ABSTRACT

It is important, at the outset, to specify that secular spirituality should not be confused with institutional religion. While religion demands a faith-based commitment to an institutionalised set of beliefs, “spirituality is that dimension of our existence which enables us to experience ourselves as part of a greater, sense-making totality” (Prozesky 2006: 132); in other words, an embodied “passion for the well-being of our world here and now” (Prozesky 2006: 136). Furthermore, ‘secular spirituality’ is distinct not only from religion, but also from ‘secularism’ (as the latter term is usually employed in positivistic philosophies, or, indeed, in materialist analysis). Here we touch upon a ‘postmodern holism’ that is sweeping through the global collective consciousness: a centripetal force not primarily concerned with material acquisition, but attempting to unify various forms of spiritual experience and fulfilment, “whether traditional or modern, theistic, pantheistic or atheistic” (Raman 2005: 3).
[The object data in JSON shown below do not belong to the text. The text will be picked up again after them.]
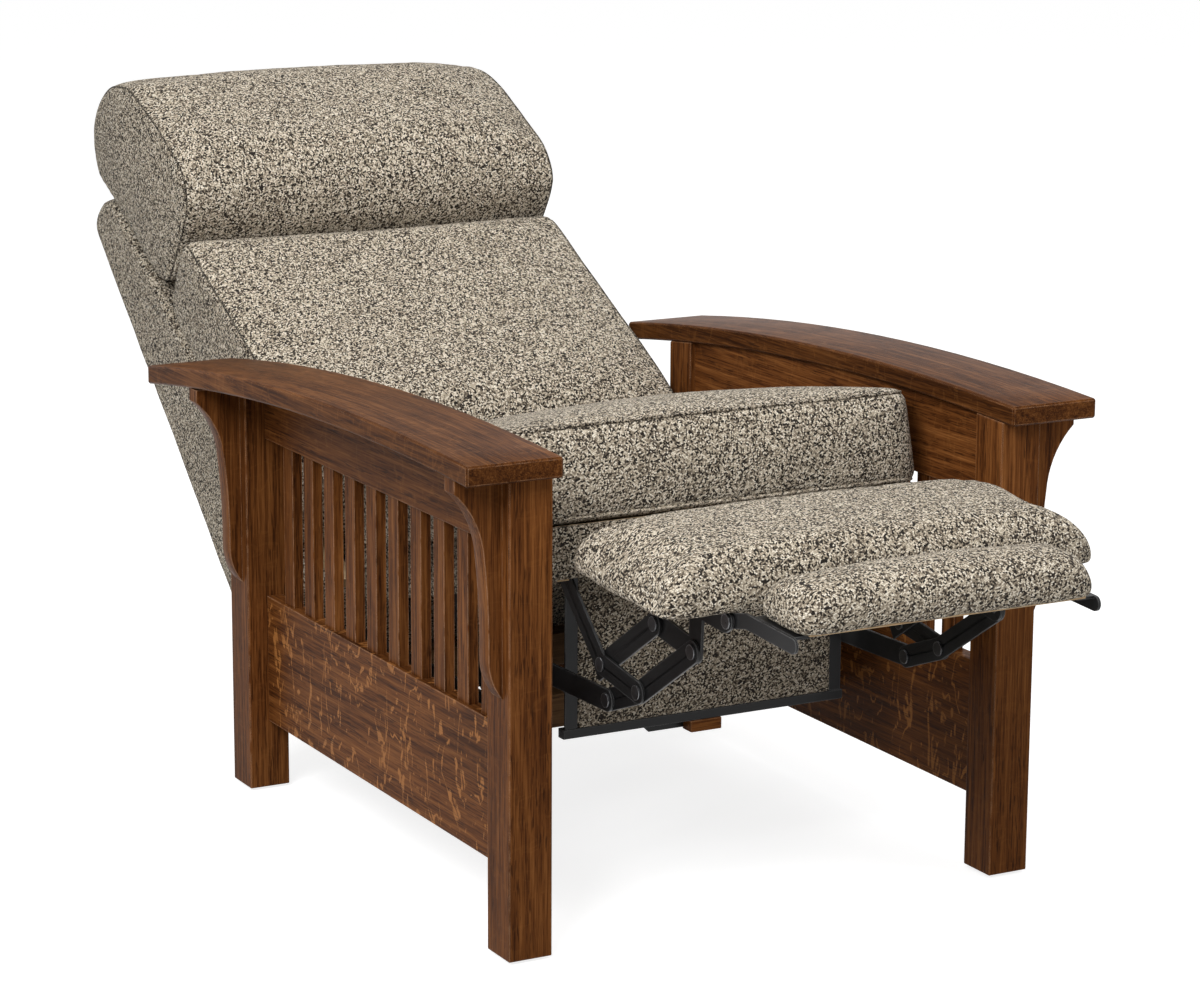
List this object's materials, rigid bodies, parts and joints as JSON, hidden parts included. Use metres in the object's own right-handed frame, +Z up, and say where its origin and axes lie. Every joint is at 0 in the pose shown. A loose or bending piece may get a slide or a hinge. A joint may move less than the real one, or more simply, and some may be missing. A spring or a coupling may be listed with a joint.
{
  "type": "recliner",
  "caption": "Slatted oak reclining armchair with bowed flat arms, corbels, loose-look tweed cushions, a sliding seat, tilting back and linked footrest.",
  "frame": {"origin": "on the floor, midway between the four posts", "axes": "+Z up; the chair faces -Y; +X is the right side as seen from the front"},
  "size_m": [0.8708, 1.8876, 0.8934],
  "materials": {
    "oak": "red-brown stain under satin lacquer",
    "softwood": "sawn, bare",
    "black_steel": "black paint, satin",
    "bright_steel": "blackened rivets, worn bright",
    "spring_steel": "oiled wire",
    "tweed": "beige, taupe and black flecked tweed",
    "nylon": "matt"
  },
  "bodies": {
    "frame": {"front_post_left": "oak", "front_post_right": "oak", "rear_post_left": "oak", "rear_post_right": "oak", "arm_left": "oak", "arm_right": "oak", "lower_rail_left": "oak", "lower_rail_right": "oak", "upper_rail_left": "oak", "upper_rail_right": "oak", "slats_left": "oak", "slats_right": "oak", "corbels": "oak", "rear_rail": "oak", "glides": "nylon", "stretchers": "softwood", "base_rail_left": "black_steel", "base_rail_right": "black_steel", "base_pins": "bright_steel"},
    "rear_swing": {"rear_swing_links": "black_steel"},
    "front_swing": {"front_swing_links": "black_steel"},
    "seat": {"seat_rail_left": "softwood", "seat_rail_right": "softwood", "seat_front_rail": "softwood", "seat_rear_rail": "softwood", "seat_plate_left": "black_steel", "seat_plate_right": "black_steel", "seat_springs": "spring_steel", "seat_cushion": "tweed", "seat_pins": "bright_steel", "kick_panel": "tweed", "kick_bar": "black_steel", "kick_block": "oak", "kick_hangers": "black_steel"},
    "back": {"back_shell": "tweed", "back_upright_left": "softwood", "back_upright_right": "softwood", "back_top_rail": "softwood", "back_low_rail": "softwood", "back_hinge_plates": "black_steel", "lower_back_cushion": "tweed", "head_pillow": "tweed"},
    "drive": {"drive_link_left": "black_steel", "drive_link_right": "black_steel", "torque_tube": "black_steel", "drive_pins": "bright_steel"},
    "crank": {"cranks": "black_steel", "crank_pins": "bright_steel"},
    "lower_link": {"lower_links": "black_steel", "lower_link_pins": "bright_steel"},
    "upper_link": {"upper_links": "black_steel"},
    "footrest": {"footrest_pad": "tweed", "footrest_board": "softwood", "pad_brackets": "black_steel", "pad_pins": "bright_steel"},
    "flipper": {"flipper_pad": "tweed", "flipper_board": "softwood", "flipper_brackets": "black_steel"}
  },
  "joints": [
    {"name": "recline", "type": "hinge", "parent": "frame", "child": "rear_swing", "pos_m": [0, 0.1059, 0.2055], "axis": [1, 0, 0], "range_deg": [-33.69, 0]},
    {"name": "front_swing_turn", "type": "hinge", "parent": "frame", "child": "front_swing", "pos_m": [0, -0.0886, 0.2117], "axis": [1, 0, 0], "range_deg": [-26.74, 0.02]},
    {"name": "seat_turn", "type": "hinge", "parent": "rear_swing", "child": "seat", "pos_m": [0, 0.1562, 0.2864], "axis": [1, 0, 0], "range_deg": [-0.02, 39.7]},
    {"name": "back_turn", "type": "hinge", "parent": "seat", "child": "back", "pos_m": [0, 0.345, 0.3], "axis": [1, 0, 0], "range_deg": [-0.02, 36.02]},
    {"name": "footrest_fold", "type": "hinge", "parent": "seat", "child": "drive", "pos_m": [0, -0.16651, 0.40802], "axis": [1, 0, 0], "range_deg": [0, 82]},
    {"name": "crank_turn", "type": "hinge", "parent": "seat", "child": "crank", "pos_m": [0, -0.24074, 0.4362], "axis": [1, 0, 0], "range_deg": [-0.02, 82.02]},
    {"name": "lower_link_turn", "type": "hinge", "parent": "drive", "child": "lower_link", "pos_m": [0, -0.36588, 0.29373], "axis": [1, 0, 0], "range_deg": [-82.02, 0.02]},
    {"name": "upper_link_turn", "type": "hinge", "parent": "crank", "child": "upper_link", "pos_m": [0, -0.35185, 0.33449], "axis": [1, 0, 0], "range_deg": [-82.02, 0.02]},
    {"name": "footrest_turn", "type": "hinge", "parent": "lower_link", "child": "footrest", "pos_m": [0, -0.5601, 0.3996], "axis": [1, 0, 0], "range_deg": [-0.02, 82.02]},
    {"name": "flipper_turn", "type": "hinge", "parent": "footrest", "child": "flipper", "pos_m": [0, -0.63128, 0.45217], "axis": [1, 0, 0], "range_deg": [-0.02, 180.02]}
  ],
  "couplings": [
    {"joint": "front_swing_turn", "follows": "recline", "ratio": 0.79311},
    {"joint": "seat_turn", "follows": "recline", "ratio": -1.1778},
    {"joint": "back_turn", "follows": "recline", "ratio": -1.0686},
    {"joint": "crank_turn", "follows": "footrest_fold", "ratio": 1},
    {"joint": "lower_link_turn", "follows": "footrest_fold", "ratio": -1},
    {"joint": "upper_link_turn", "follows": "footrest_fold", "ratio": -1},
    {"joint": "footrest_turn", "follows": "footrest_fold", "ratio": 1},
    {"joint": "flipper_turn", "follows": "footrest_fold", "ratio": 2.1951}
  ]
}
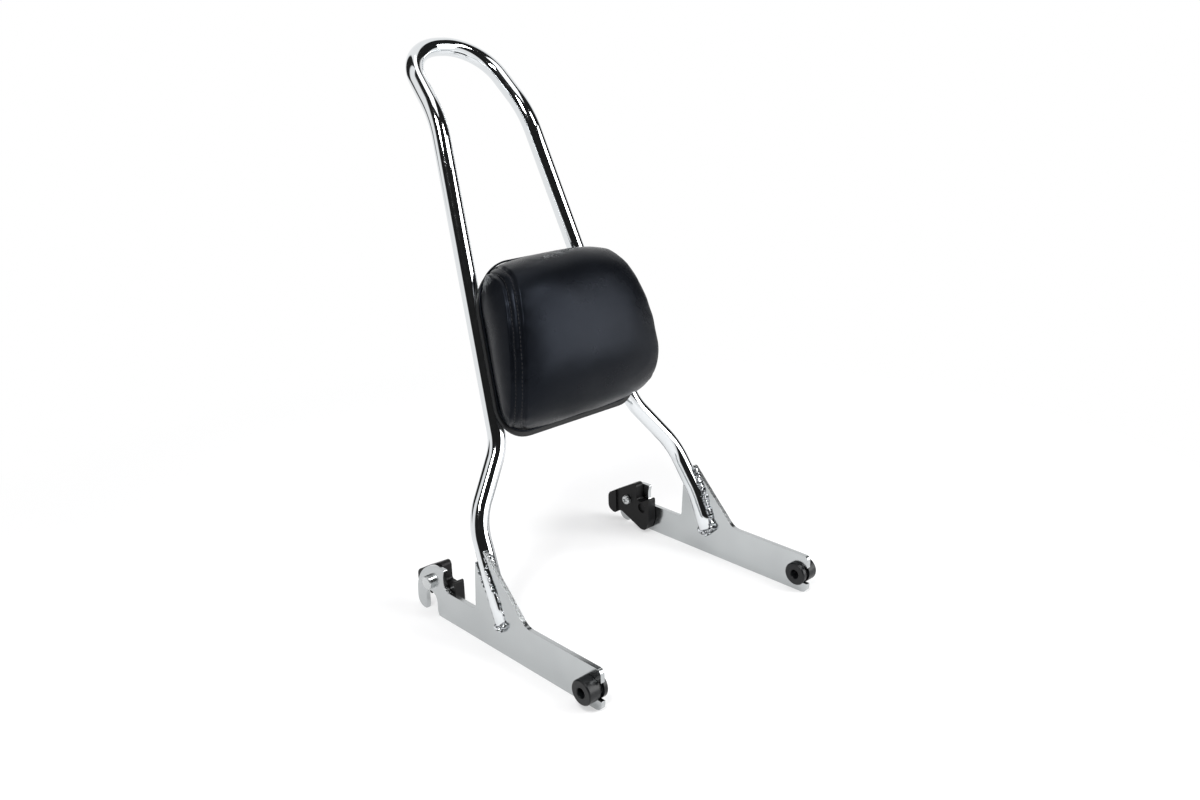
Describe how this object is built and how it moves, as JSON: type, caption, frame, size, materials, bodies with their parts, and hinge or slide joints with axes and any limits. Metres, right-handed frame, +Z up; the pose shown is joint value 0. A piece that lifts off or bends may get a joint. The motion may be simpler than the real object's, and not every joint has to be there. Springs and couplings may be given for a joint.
{
  "type": "motorbike sissy bar",
  "caption": "Detachable motorbike passenger backrest: bent chrome hoop on notched side plates with docking bushings, turning latch levers and a black padded rest.",
  "frame": {"origin": "middle of the part's width and length, on the surface that the side plates stand on", "axes": "+X to the rider's right seen from behind, -Y forward on the bike, +Z up"},
  "size_m": [0.2814, 0.3386, 0.4847],
  "materials": {
    "chrome_tube": "polished chrome plate",
    "plated_steel": "bright plated, satin",
    "weld": "rough weld bead under plating",
    "black_bushing": "semi-gloss black",
    "black_moulding": "fine-grained matt black",
    "bright_steel": "turned and plated",
    "black_leather": "smooth soft sheen",
    "foam": "open-cell foam",
    "tray_plastic": "moulded, fine grain",
    "brass": "turned"
  },
  "bodies": {
    "frame": {"hoop": "chrome_tube", "side_plate_left": "plated_steel", "weld_outer_left": "weld", "weld_inner_left": "weld", "docking_bushing_left": "black_bushing", "latch_pivot_left": "chrome_tube", "latch_washer_left": "bright_steel", "latch_screw_left": "bright_steel", "wave_washer_left": "bright_steel", "side_plate_right": "plated_steel", "weld_outer_right": "weld", "weld_inner_right": "weld", "docking_bushing_right": "black_bushing", "latch_pivot_right": "chrome_tube", "latch_washer_right": "bright_steel", "latch_screw_right": "bright_steel", "wave_washer_right": "bright_steel", "pad_cover": "black_leather", "pad_foam": "foam", "pad_tray": "tray_plastic", "strap_upper": "plated_steel", "strap_lower": "plated_steel", "pad_insert_1": "brass", "pad_screw_1": "bright_steel", "pad_insert_2": "brass", "pad_screw_2": "bright_steel", "pad_insert_3": "brass", "pad_screw_3": "bright_steel", "pad_insert_4": "brass", "pad_screw_4": "bright_steel"},
    "lever_left": {"latch_lever_left": "black_moulding"},
    "lever_right": {"latch_lever_right": "black_moulding"}
  },
  "joints": [
    {"name": "latch_left", "type": "hinge", "parent": "frame", "child": "lever_left", "pos_m": [-0.119, 0.04885, 0.0302], "axis": [1, 0, 0], "range_deg": [0, 55]},
    {"name": "latch_right", "type": "hinge", "parent": "frame", "child": "lever_right", "pos_m": [0.119, 0.04885, 0.0302], "axis": [1, 0, 0], "range_deg": [0, 55]}
  ]
}
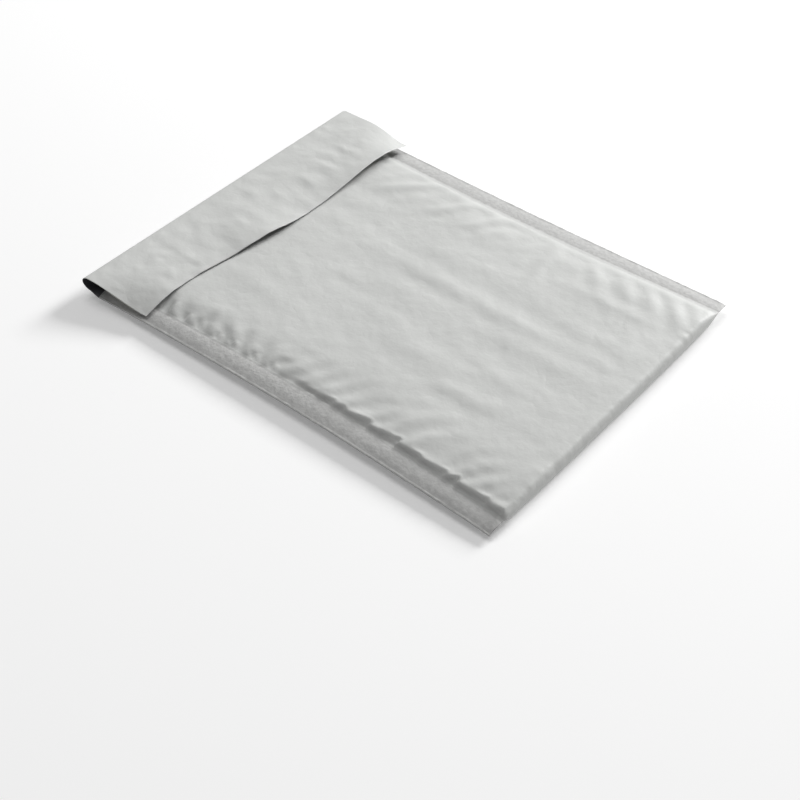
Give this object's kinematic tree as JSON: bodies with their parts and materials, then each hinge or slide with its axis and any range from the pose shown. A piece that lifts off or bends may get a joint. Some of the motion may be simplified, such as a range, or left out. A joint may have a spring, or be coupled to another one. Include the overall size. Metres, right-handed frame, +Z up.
{
  "type": "bubble mailer",
  "caption": "Empty padded mailing bag of grey plastic film, lying flat, with a bubble lining and its flap folded over the front.",
  "frame": {"origin": "on the surface the mailer lies on, under the middle of its outline", "axes": "+Y along the bag towards the fold of the flap, +X across it, +Z up out of the front panel"},
  "size_m": [0.165, 0.2196, 0.0123],
  "materials": {
    "grey_film": "satin",
    "bubble_film": "gloss",
    "adhesive": "gloss",
    "liner_paper": "satin"
  },
  "bodies": {
    "root": {"outer_pouch": "grey_film", "bubble_lining": "bubble_film", "adhesive_strip": "adhesive", "release_liner": "liner_paper"}
  },
  "joints": []
}
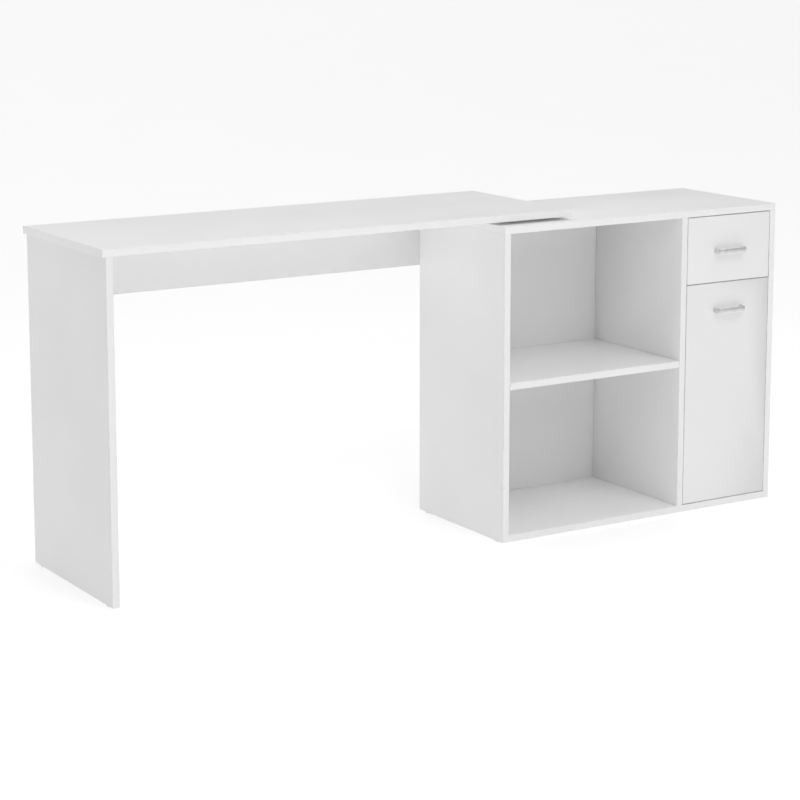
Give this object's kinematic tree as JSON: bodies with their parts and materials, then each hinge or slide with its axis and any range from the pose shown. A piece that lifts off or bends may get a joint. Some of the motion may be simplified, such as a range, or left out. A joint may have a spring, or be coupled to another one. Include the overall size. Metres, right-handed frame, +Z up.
{
  "type": "corner desk",
  "caption": "Corner desk: a desktop on a leg panel swings over a low cabinet with open shelf bays, a drawer and a door.",
  "frame": {"origin": "on the floor, under the middle of the whole object's box with the desktop straight", "axes": "+X along the length towards the cabinet's outer end, -Y out of the front with the drawer and the door, +Z up"},
  "size_m": [1.751, 0.448, 0.75],
  "materials": {
    "white_board": "white melamine, satin",
    "thin_board": "white lacquered hardboard",
    "zinc_steel": "zinc plated",
    "runner_steel": "bright zinc plated",
    "handle_nickel": "satin nickel",
    "white_plastic": "moulded",
    "dowel_wood": "raw beech"
  },
  "bodies": {
    "cabinet": {"cab_side_left": "white_board", "cab_side_right": "white_board", "cab_divider": "white_board", "cab_top": "white_board", "cab_bottom": "white_board", "cab_mid_board": "white_board", "cab_shelf": "white_board", "cab_back": "thin_board", "shelf_pins": "zinc_steel", "cab_dowels": "dowel_wood", "cab_cams": "zinc_steel", "cab_cam_bolts": "zinc_steel", "cab_glides": "white_plastic", "pivot_base_plate": "zinc_steel", "pivot_glide_ring": "white_plastic", "pivot_pin": "zinc_steel", "pivot_base_screws": "zinc_steel", "runner_outer_left": "runner_steel", "runner_outer_right": "runner_steel", "runner_outer_screws": "runner_steel", "hinge_arms": "zinc_steel", "hinge_plates": "zinc_steel", "hinge_plate_screws": "zinc_steel", "magnetic_catch": "white_plastic", "catch_screws": "zinc_steel"},
    "desk": {"desktop": "white_board", "leg_panel": "white_board", "apron": "white_board", "desk_dowels": "dowel_wood", "desk_cams": "zinc_steel", "desk_cam_bolts": "zinc_steel", "leg_glides": "white_plastic", "pivot_top_plate": "zinc_steel", "pivot_top_screws": "zinc_steel"},
    "drawer": {"drawer_front": "white_board", "drawer_side_left": "white_board", "drawer_side_right": "white_board", "drawer_back": "white_board", "drawer_bottom": "thin_board", "drawer_dowels": "dowel_wood", "drawer_handle": "handle_nickel", "drawer_handle_screws": "zinc_steel", "runner_inner_left": "runner_steel", "runner_inner_right": "runner_steel", "runner_inner_screws": "runner_steel"},
    "ball_strips": {"runner_ball_strips": "runner_steel", "runner_balls": "runner_steel"},
    "door_leaf": {"door": "white_board", "door_handle": "handle_nickel", "door_handle_screws": "zinc_steel", "hinge_cups": "zinc_steel", "hinge_pins": "zinc_steel", "hinge_cup_screws": "zinc_steel", "catch_strike": "zinc_steel"}
  },
  "joints": [
    {"name": "desk_swing", "type": "hinge", "parent": "cabinet", "child": "desk", "pos_m": [0.189, 0.0215, 0.73], "axis": [0, 0, 1], "range_deg": [0, 90]},
    {"name": "drawer_slide", "type": "slide", "parent": "cabinet", "child": "drawer", "axis": [0, -1, 0], "range_m": [0, 0.23]},
    {"name": "ball_strip_slide", "type": "slide", "parent": "cabinet", "child": "ball_strips", "axis": [0, -1, 0], "range_m": [0, 0.115]},
    {"name": "door_hinge", "type": "hinge", "parent": "cabinet", "child": "door_leaf", "pos_m": [0.8435, -0.1955, 0.2845], "axis": [0, 0, 1], "range_deg": [0, 95]}
  ],
  "couplings": [
    {"joint": "ball_strip_slide", "follows": "drawer_slide", "ratio": 0.5}
  ]
}
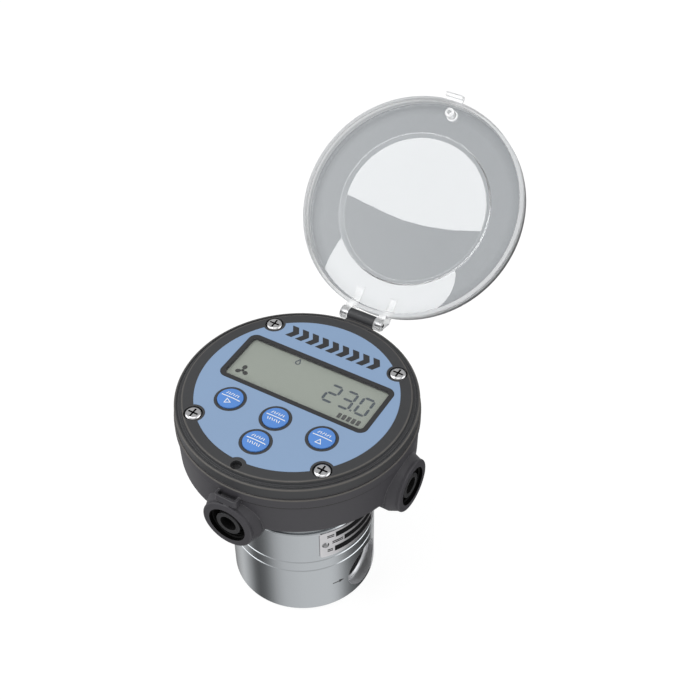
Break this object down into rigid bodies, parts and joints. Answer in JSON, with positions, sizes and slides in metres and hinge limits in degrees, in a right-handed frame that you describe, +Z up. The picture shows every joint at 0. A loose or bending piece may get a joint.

This secular-spiritual turn, or secular spirituality, is, paradoxically, therefore, “post-religious” (Prozesky 2006: 138), for it attempts to overcome the pernicious dualism of matter and spirit as the mark of conventional religious discourse. It is when perceiving secular behaviours as spiritual (and, vice versa, when perceiving the spiritual as rooted in everyday life) that people today may speak of “a sense of the sacred without allegiance to religious doctrine” (Botha 2006: 100).